Set task :: In the listing that follows, the range to quote begins at the line that has "# Diffuser seal: a" and ends after the line that has "obj.parent = empty"; quote it verbatim and add nothing.

Given material ::
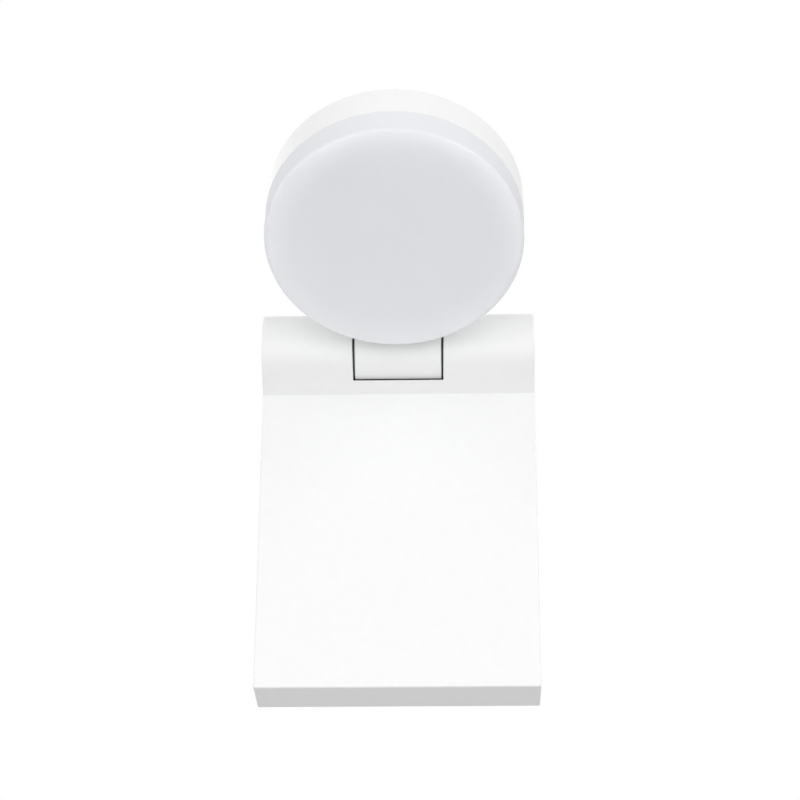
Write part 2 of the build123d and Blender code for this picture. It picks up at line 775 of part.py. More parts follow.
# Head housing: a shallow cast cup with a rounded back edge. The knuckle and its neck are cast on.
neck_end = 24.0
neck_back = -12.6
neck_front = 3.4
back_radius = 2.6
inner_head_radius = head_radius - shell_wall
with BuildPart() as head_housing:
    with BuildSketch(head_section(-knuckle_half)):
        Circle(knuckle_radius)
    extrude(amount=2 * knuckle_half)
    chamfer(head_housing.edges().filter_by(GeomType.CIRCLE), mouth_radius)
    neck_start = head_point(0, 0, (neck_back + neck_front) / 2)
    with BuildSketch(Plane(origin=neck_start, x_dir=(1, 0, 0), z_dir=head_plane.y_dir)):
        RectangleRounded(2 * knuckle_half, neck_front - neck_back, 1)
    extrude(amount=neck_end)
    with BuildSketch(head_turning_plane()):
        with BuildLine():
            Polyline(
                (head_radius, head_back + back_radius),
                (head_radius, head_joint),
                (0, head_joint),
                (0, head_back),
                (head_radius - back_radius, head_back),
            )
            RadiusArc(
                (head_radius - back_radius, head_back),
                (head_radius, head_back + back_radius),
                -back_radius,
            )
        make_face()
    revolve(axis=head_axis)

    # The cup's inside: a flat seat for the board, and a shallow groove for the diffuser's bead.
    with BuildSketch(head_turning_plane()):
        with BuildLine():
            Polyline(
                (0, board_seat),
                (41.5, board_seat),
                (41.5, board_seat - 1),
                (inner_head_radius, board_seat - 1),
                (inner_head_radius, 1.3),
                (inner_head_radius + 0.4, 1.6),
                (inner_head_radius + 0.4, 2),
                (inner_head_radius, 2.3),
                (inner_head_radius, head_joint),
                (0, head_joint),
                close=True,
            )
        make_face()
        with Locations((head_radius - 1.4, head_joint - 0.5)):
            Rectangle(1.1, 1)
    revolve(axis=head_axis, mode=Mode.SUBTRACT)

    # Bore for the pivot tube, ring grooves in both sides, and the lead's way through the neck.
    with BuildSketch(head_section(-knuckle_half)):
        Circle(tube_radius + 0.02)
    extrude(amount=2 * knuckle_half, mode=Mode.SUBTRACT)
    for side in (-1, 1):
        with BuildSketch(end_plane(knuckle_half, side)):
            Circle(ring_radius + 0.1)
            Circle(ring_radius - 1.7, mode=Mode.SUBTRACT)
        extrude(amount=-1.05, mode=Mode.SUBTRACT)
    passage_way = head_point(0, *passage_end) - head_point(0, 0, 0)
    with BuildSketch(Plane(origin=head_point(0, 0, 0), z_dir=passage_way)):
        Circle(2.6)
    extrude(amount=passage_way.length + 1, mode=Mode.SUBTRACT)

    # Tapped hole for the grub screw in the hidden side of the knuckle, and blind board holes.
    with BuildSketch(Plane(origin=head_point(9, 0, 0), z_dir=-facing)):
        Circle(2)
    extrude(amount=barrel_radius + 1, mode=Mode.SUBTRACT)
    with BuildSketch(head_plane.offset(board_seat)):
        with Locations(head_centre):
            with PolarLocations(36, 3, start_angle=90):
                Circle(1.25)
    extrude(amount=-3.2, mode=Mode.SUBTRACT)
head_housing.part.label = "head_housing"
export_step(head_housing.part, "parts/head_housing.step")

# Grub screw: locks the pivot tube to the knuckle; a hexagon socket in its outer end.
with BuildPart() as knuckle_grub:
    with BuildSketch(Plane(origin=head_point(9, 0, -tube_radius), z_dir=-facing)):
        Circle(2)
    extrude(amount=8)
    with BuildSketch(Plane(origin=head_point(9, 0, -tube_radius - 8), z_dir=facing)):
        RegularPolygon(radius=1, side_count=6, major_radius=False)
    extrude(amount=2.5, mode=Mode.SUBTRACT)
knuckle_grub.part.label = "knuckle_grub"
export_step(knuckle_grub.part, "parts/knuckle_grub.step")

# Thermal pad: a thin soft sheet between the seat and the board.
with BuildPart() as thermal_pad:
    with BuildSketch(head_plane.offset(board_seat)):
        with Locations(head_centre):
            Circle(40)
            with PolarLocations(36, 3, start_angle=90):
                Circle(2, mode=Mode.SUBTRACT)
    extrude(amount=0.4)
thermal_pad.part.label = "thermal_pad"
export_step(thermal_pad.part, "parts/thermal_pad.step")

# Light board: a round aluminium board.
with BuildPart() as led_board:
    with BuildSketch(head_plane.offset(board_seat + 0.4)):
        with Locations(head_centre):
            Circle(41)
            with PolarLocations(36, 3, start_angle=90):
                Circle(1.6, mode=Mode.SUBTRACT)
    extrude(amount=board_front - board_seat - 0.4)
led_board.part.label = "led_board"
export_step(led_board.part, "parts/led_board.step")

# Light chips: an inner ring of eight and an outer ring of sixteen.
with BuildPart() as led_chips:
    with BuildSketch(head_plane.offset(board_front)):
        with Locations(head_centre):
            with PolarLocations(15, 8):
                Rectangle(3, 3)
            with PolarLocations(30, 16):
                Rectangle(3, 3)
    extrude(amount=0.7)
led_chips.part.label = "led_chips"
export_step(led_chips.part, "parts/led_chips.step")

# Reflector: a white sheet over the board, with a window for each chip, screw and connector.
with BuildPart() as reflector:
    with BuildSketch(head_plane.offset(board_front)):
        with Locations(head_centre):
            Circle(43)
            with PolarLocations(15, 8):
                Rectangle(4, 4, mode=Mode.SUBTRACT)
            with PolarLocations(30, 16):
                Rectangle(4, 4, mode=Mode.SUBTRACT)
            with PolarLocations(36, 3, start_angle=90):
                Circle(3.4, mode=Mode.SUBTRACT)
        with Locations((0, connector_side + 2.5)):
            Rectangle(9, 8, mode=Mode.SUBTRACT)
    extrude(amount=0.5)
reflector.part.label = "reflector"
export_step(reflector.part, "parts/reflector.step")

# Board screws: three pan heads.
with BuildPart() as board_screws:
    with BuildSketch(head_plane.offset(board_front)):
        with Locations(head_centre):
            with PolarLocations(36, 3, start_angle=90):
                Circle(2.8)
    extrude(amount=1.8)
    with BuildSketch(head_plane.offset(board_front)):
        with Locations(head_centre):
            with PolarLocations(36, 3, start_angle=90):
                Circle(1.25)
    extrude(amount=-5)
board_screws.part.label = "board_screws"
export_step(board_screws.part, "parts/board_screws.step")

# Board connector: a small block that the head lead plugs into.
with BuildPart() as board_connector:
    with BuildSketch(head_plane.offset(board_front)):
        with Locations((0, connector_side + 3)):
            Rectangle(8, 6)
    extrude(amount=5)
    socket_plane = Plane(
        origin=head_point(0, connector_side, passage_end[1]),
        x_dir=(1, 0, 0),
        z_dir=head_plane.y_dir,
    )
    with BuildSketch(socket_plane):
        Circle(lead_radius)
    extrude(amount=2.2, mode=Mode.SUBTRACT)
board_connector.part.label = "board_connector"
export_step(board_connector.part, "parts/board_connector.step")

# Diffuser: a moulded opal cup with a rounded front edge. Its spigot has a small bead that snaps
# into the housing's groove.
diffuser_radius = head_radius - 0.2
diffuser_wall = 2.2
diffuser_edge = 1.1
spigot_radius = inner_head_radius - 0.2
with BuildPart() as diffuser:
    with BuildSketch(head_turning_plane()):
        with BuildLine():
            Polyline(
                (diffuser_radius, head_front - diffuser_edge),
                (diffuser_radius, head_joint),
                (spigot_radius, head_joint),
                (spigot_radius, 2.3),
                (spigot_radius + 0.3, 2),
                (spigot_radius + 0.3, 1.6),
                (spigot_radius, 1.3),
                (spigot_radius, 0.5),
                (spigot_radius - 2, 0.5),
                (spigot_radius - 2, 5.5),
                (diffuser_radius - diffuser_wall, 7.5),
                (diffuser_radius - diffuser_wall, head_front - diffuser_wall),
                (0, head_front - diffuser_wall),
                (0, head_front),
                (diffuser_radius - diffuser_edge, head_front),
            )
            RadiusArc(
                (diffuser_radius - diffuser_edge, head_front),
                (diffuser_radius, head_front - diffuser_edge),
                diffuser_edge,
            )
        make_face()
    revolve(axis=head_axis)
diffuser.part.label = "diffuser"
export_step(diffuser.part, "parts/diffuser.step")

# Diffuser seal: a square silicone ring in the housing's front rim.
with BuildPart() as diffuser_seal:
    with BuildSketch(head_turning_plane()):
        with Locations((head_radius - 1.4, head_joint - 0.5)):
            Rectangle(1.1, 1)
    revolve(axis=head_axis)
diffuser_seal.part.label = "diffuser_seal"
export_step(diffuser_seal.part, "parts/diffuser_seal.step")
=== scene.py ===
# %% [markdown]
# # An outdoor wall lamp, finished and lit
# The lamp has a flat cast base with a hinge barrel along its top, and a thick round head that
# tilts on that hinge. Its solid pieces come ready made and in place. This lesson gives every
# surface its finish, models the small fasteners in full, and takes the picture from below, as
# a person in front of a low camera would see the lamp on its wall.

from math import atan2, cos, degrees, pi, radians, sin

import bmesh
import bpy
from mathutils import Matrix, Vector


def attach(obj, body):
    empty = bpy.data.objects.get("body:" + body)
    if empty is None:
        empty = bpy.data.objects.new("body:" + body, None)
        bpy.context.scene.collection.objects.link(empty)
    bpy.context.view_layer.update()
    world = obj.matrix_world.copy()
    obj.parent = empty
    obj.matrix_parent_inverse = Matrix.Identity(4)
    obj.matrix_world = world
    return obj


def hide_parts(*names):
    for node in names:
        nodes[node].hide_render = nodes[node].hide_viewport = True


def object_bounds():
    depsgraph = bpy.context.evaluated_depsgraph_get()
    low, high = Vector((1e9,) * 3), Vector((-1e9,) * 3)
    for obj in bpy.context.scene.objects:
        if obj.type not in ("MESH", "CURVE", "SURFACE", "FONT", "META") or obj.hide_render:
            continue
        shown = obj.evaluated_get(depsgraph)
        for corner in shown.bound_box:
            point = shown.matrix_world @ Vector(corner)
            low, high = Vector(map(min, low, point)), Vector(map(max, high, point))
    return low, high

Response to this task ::
# Diffuser seal: a square silicone ring in the housing's front rim.
with BuildPart() as diffuser_seal:
    with BuildSketch(head_turning_plane()):
        with Locations((head_radius - 1.4, head_joint - 0.5)):
            Rectangle(1.1, 1)
    revolve(axis=head_axis)
diffuser_seal.part.label = "diffuser_seal"
export_step(diffuser_seal.part, "parts/diffuser_seal.step")
=== scene.py ===
# %% [markdown]
# # An outdoor wall lamp, finished and lit
# The lamp has a flat cast base with a hinge barrel along its top, and a thick round head that
# tilts on that hinge. Its solid pieces come ready made and in place. This lesson gives every
# surface its finish, models the small fasteners in full, and takes the picture from below, as
# a person in front of a low camera would see the lamp on its wall.

from math import atan2, cos, degrees, pi, radians, sin

import bmesh
import bpy
from mathutils import Matrix, Vector


def attach(obj, body):
    empty = bpy.data.objects.get("body:" + body)
    if empty is None:
        empty = bpy.data.objects.new("body:" + body, None)
        bpy.context.scene.collection.objects.link(empty)
    bpy.context.view_layer.update()
    world = obj.matrix_world.copy()
    obj.parent = empty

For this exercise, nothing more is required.